第 12 节：后端测试与调试测试是保证代码质量的重要手段。本节我们将学习如何为 Text-to-BI 系统编写测试，以及

第 12 节：后端测试与调试

阅读时间：约 7 分钟
难度级别：实战
前置知识：Python 测试基础、FastAPI

本节概要

通过本节学习，你将掌握：

FastAPI 应用的测试策略和方法
使用 pytest 编写单元测试和集成测试
测试 SSE 流式接口的技巧
Mock 外部依赖进行隔离测试
使用日志和调试工具排查问题
性能测试和优化方法

引言

测试是保证代码质量的重要手段。本节我们将学习如何为 Text-to-BI 系统编写测试，以及如何使用各种工具进行调试和性能优化。
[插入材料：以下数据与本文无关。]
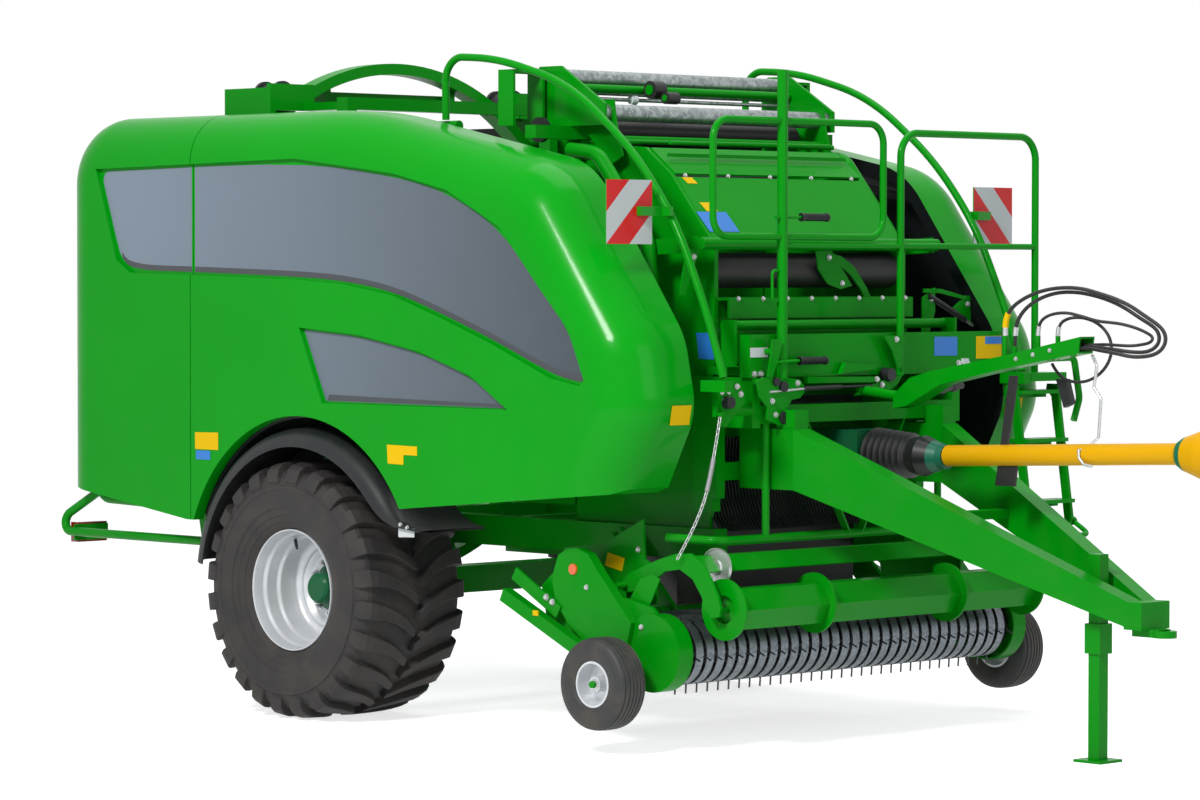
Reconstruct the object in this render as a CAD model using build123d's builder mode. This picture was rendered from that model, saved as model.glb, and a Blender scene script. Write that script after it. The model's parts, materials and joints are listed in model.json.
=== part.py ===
"""A towed round baler and bale wrapper in one machine, built piece by piece.

Stations are counted from the axle: X forward, Y to the machine's left, Z up from the ground, in
millimetres. The written pieces are moved so that the origin lies on the ground under the middle
of the machine's length and width.
"""

import math
import os

from build123d import *

os.makedirs("parts", exist_ok=True)

# Overall
REAR_END = -1925
FRONT_END = 4440
MIDDLE = (REAR_END + FRONT_END) / 2

# Main wheels, size 650/50 R 22.5
WHEEL_R = 611
WHEEL_Y = 1130
RIM_R = 286
CROWN_R = 589
LUG_COUNT = 24

# Gauge wheels of the pickup, size 16 x 6.50-8
GAUGE_R = 205
GAUGE_Y = 1352
GAUGE_X = 2050
GAUGE_Z = 312

# Side panels and doors
PANEL_OUT = 1442
PANEL_IN = 1045
PANEL_WALL = 60
PANEL_ROUND = 240
SEAM_X = -700
SEAM_GAP = 6
ARCH_X, ARCH_Z, ARCH_R = 95, 600, 835
DOOR_HINGE_Y, DOOR_HINGE_Z = 1020, 2842
DOOR_HINGES_X = (-450, 250)

# Bale chamber
CHAMBER_X, CHAMBER_Z = 1150, 1850
CHAMBER_R = 640
CHAMBER_HALF = 620
CHAMBER_PLATE = 25
ROLLER_R = 58
TAILGATE_X = 1150
TAILGATE_HINGE_Z = 2630

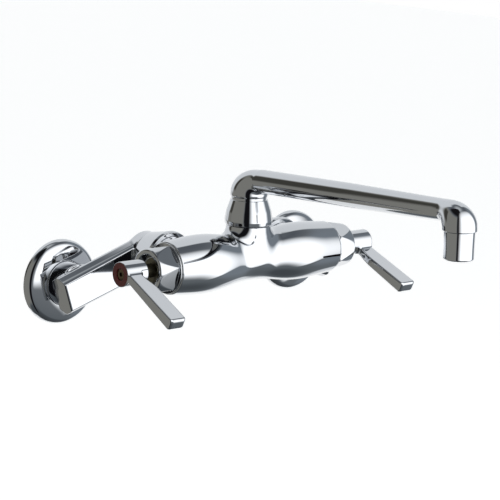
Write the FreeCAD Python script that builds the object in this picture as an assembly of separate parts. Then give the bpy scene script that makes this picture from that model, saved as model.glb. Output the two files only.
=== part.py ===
import FreeCAD, Part
import math
import os

V = FreeCAD.Vector

# A wall-mounted two-handle sink faucet with adjustable supply arms and a swing spout.
# Millimetres. The shared frame has +X to the right along the body, +Y into the wall and +Z up,
# with its origin in the wall plane, midway between the two wall inlets.
# Each function below builds its piece about the body's own centre: X is the body axis and
# Z = 0 is its height. place() then moves the piece into the shared frame.

# How the body stands off the wall, and how the two arms reach out to the wall inlets
body_stand_off = 76.2
body_inlet_centres = 101.6
arm_length = 59.05
arm_fall_degrees = 17.9

# Clearances: a running fit between a turning piece and its bore, and a gap between flat faces
running_gap = 0.08
face_gap = 0.25
fitted_gap = 0.04

# Body casting: half of its outline as distance from the centre and radius
barrel_outline = [(0, 15.9), (12, 16.4), (24, 18.3), (36, 19.9), (48, 20.2), (60, 19.4)]
barrel_end = 72.6
barrel_end_radius = 18.3
mixing_bore_radius = 8.0
port_radius = 5.2
chamber_radius = 12.5
chamber_floor = 38.0
bonnet_thread_radius = 14.4
bonnet_thread_depth = 11.5

# Neck that carries the spout
neck_radius = 15.3
neck_shoulder = 23.2
neck_blend = 5.5
neck_thread_radius = 13.0
neck_top = 33.0
swivel_bore_radius = 10.7

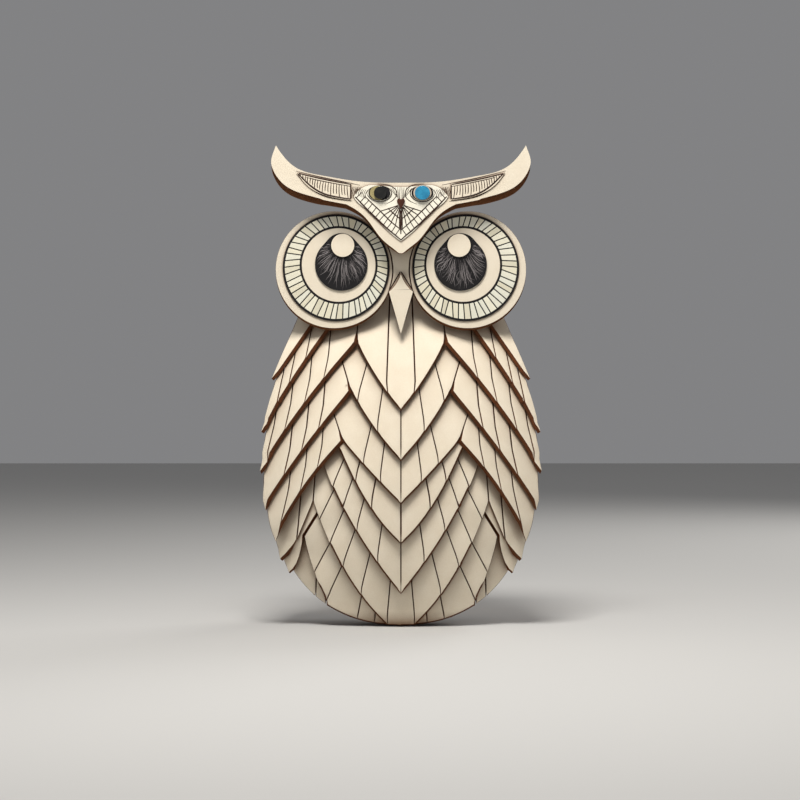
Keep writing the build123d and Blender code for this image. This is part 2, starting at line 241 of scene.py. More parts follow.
def card(name, pale, deep, edge=None, centre=None, scale=1.0, relief=0.12, rough=0.82,
         stretch=(1, 1, 1), shade_reach=0.0):
    """Pressed card: mottled between pale and deep, with toasted edges if edge is given.

    The last argument is how far a painted shade reaches: ambient occlusion darkens the colour
    towards brown under an overhanging edge, where shadow falls."""
    material = bpy.data.materials.new(name)
    material.use_nodes = True
    tree = material.node_tree
    shader = tree.nodes["Principled BSDF"]
    shader.inputs["Roughness"].default_value = rough
    shader.inputs["Specular IOR Level"].default_value = 0.25
    fibre = add(tree, "ShaderNodeGroup", node_tree=FIBRE)
    fibre.inputs["Scale"].default_value = scale
    fibre.inputs["Stretch"].default_value = stretch
    mottle = widened(tree, fibre.outputs["Mottle"], *MOTTLE_RANGE)
    colour = mix_colour(tree, mottle, (*deep, 1), (*pale, 1))
    # painted shade: ambient occlusion darkens the colour towards brown under overhanging edges
    if shade_reach:
        recess = add(tree, "ShaderNodeAmbientOcclusion")
        recess.samples = RECESS_SAMPLES
        recess.inputs["Distance"].default_value = shade_reach
        openness = widened(tree, recess.outputs["AO"], *RECESS_RANGE)
        colour = mix_colour(tree, openness, (*PAINTED_SHADE_COLOUR, 1), colour)
    if edge:
        mask = add(tree, "ShaderNodeGroup", node_tree=EDGE)
        mask.inputs["Centre"].default_value = centre or FAR_BEHIND
        edge_dark = tuple(c * DEEP_TOAST for c in edge)
        toast = mix_colour(tree, mottle, (*edge_dark, 1), (*edge, 1))
        colour = mix_colour(tree, mask.outputs["Face"], toast, colour)
    tree.links.new(colour, shader.inputs["Base Color"])
    bump = add(tree, "ShaderNodeBump")
    bump.inputs["Strength"].default_value = relief
    bump.inputs["Distance"].default_value = RELIEF_DEPTH
    tree.links.new(fibre.outputs["Relief"], bump.inputs["Height"])
    tree.links.new(bump.outputs[0], shader.inputs["Normal"])
    return material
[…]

测试是保证代码质量的关键。本文将介绍如何测试和调试 Text-to-BI 系统的后端服务。

🎯 本章目标

完成后，你将掌握：

✅ Agent 测试方法
✅ Workflow 测试技巧
✅ API 接口测试
✅ 调试工具使用
✅ 常见问题排查

🧪 测试 Agent

单元测试

创建测试文件：

# backend/tests/test_cubejs_agent.py
import pytest
from agents.cubejs_agent import build_cubejs_agent, query_cubejs

def test_agent_creation():
    """测试 Agent 创建"""
    agent = build_cubejs_agent()
    assert agent is not None
    assert agent.name is not None

def test_simple_query():
    """测试简单查询"""
    response = query_cubejs("统计员工总数", stream=False)
    
    # 验证响应包含必要元素
    assert "查询分析" in response
    assert "json" in response.lower()
    assert "measures" in response.lower()

def test_group_query():
    """测试分组查询"""
    response = query_cubejs("按性别统计员工数量", stream=False)
    
    assert "dimensions" in response.lower()
    assert "gender" in response.lower()

def test_invalid_query():
    """测试无效查询"""
    response = query_cubejs("这是一个无关的问题", stream=False)
    
    # Agent 应该能够处理或拒绝无关查询
    assert response is not None

集成测试

# backend/tests/test_integration.py
import pytest
from agents.cubejs_agent import build_cubejs_agent
from services.cubejs_service import CubeJSService
import json
import re

def extract_json_from_response(response: str):
    """从响应中提取 JSON"""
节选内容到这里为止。